The digital age has prompted a corresponding digital shift in both the crimes that generate stolen funds and the means used to launder them. Transaction laundering, or electronic money laundering, is the most popular type of digital money laundering and involves cybercriminals exploiting payment infrastructures to process their ill-gotten gains. Transaction laundering accounts for $200 billion a year in the U.S.

Three forms of transaction laundering are especially prevalent. The first is front companies, which appear to sell legitimate goods and services but are in reality set up by money launderers to help them fudge receipts, inflate or invent transactions or otherwise misreport their earnings to process their stolen funds. This form is most similar to traditional brick-and-mortar money-laundering front businesses but exists in cyberspace instead. It is difficult to detect because it is challenging for authorities to ascertain which goods or services change hands and because the value of many services is subjective.

So-called pass-through companies offer another means of transaction laundering. These businesses are not set up by launderers themselves but allow the cybercriminals to process illicit transactions through their accounts. The third major type of transaction laundering is funnel accounts, which entail payment processors for multiple companies either knowingly or unknowingly processing illicit transactions alongside legal ones. Both of these schemes are difficult for card processors to detect because illicit transactions are mixed in with legitimate ones, and it is almost impossible to distinguish between the two.

There are dozens of other schemes besides these three, such as selling eVouchers on eCommerce marketplaces and pocketing the profits as legitimate income, for example. These methods all have one thing in common, however. Perpetrators process their funds through thousands of smaller transactions rather than a few larger ones. This means individual transactions are unlikely to pop up on regulators’ or tax officials’ radar, thus keeping the operations under wraps.

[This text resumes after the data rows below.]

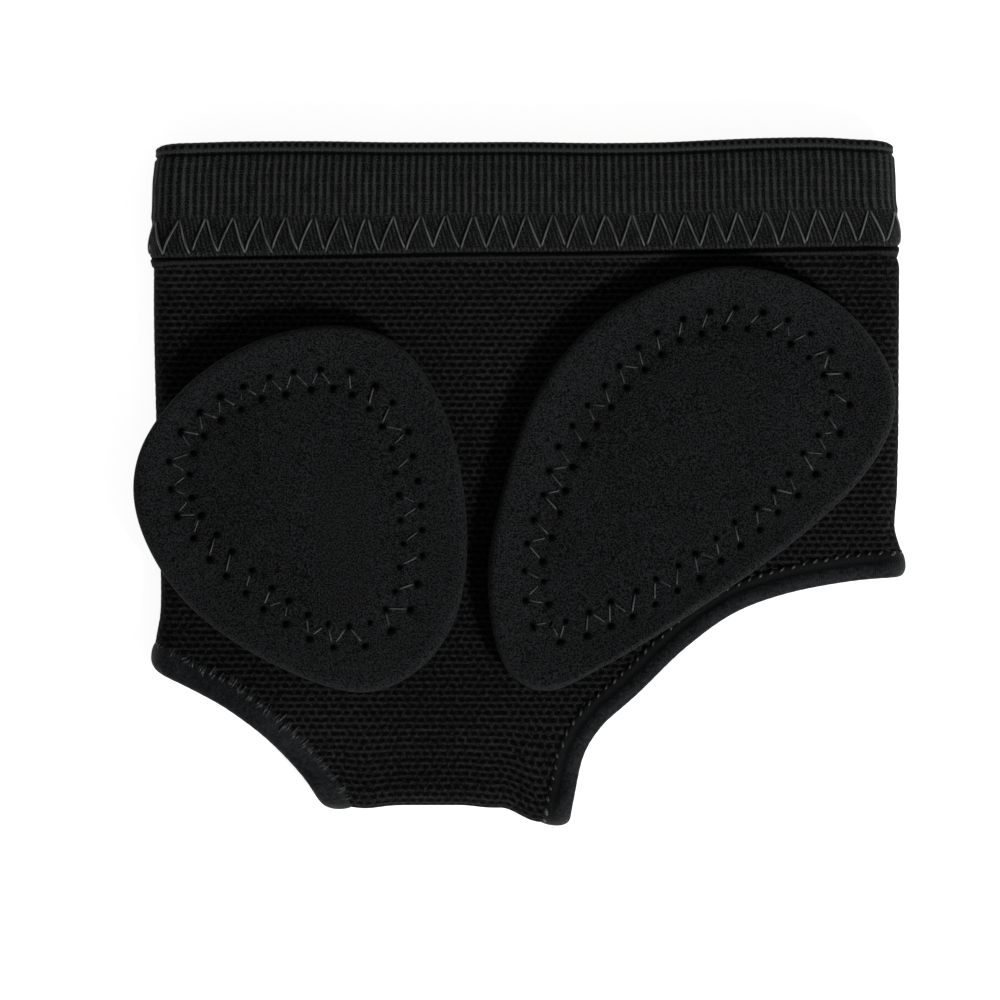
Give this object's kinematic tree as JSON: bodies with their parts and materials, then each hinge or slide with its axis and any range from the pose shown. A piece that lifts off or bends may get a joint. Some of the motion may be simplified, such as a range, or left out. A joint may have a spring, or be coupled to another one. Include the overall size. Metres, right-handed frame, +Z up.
{
  "type": "dance foot pad",
  "caption": "Half-sole dance foot pad: an elastic knitted sleeve with a woven band, toe openings and thick foam pads under the ball of the foot.",
  "frame": {"origin": "middle of the bounding box, on the surface that the pad lies on", "axes": "+X across the pad from the small toe opening's side to the large one's, +Y from the toes towards the band, +Z up out of the sole"},
  "size_m": [0.1022, 0.0912, 0.0128],
  "materials": {
    "knit": "black open elastic knit",
    "elastic": "black ribbed woven elastic",
    "hem": "black overlocked rolled hem",
    "suede_foam": "black brushed suede-like foam"
  },
  "bodies": {
    "root": {"knitted_sleeve": "knit", "elastic_band": "elastic", "small_toe_hem": "hem", "large_toe_hem": "hem", "round_pad": "suede_foam", "long_pad": "suede_foam"}
  },
  "joints": []
}
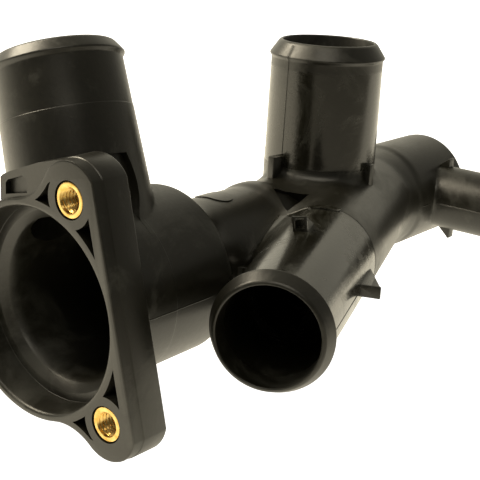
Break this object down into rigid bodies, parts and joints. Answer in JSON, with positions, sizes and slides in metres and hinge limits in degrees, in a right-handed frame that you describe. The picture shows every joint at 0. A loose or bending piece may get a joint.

How Payment Providers Stop Money Laundering

It is incumbent upon the payment providers who process these transactions to detect and stop money laundering, as they too could be punished if government regulators or law enforcement notice it first and believe they acted negligently or were in on the schemes. There are various warning signs that money laundering could be occurring, including incomplete or inconsistent information, irregular money transfers or payment procedures that appear to be overly complex for no reason. Thousands of transactions occur on an hourly basis, however, making it impossible for human analysts to examine each one for signs of money laundering.

However, artificial intelligence (AI) could be particularly suited to this task. It can analyze thousands of transactions in a fraction of the time it takes human analysts to do so, as well as drastically reduce the number of false positives. The best AI systems work in tandem with analysts, in fact, sending suspicious transactions to human teams for further review instead of rejecting them outright. This minimizes the amount of time spent combing through innocuous transactions and allows analysts to focus on the ones most likely to be associated with money laundering.

Data analytics is another critical tool that eCommerce payment providers can leverage in their anti-money laundering (AML) efforts. Money laundering — especially that which is conducted online — rarely happens in isolation, and the sheer number of transactions often establishes a pattern that reveals which are used for laundering, be it in a specific geographic region, with a specific product type or from customers with a specific occupation. AML staff can develop new rules-based models once they discover these patterns, dividing up transactions based on their likelihood of money laundering and devoting staff’s attention to those most apt to be fraudulent.

Money laundering is unlikely to disappear completely, as launderers are keen to process their illicit funds wherever money changes hands between businesses or individuals. Technologies like AI or data analytics can help ferret out these transactions and make launderers less likely to use specific services for their deeds, however, sparing payment providers from fraud as well as potential punishment from oversight agencies.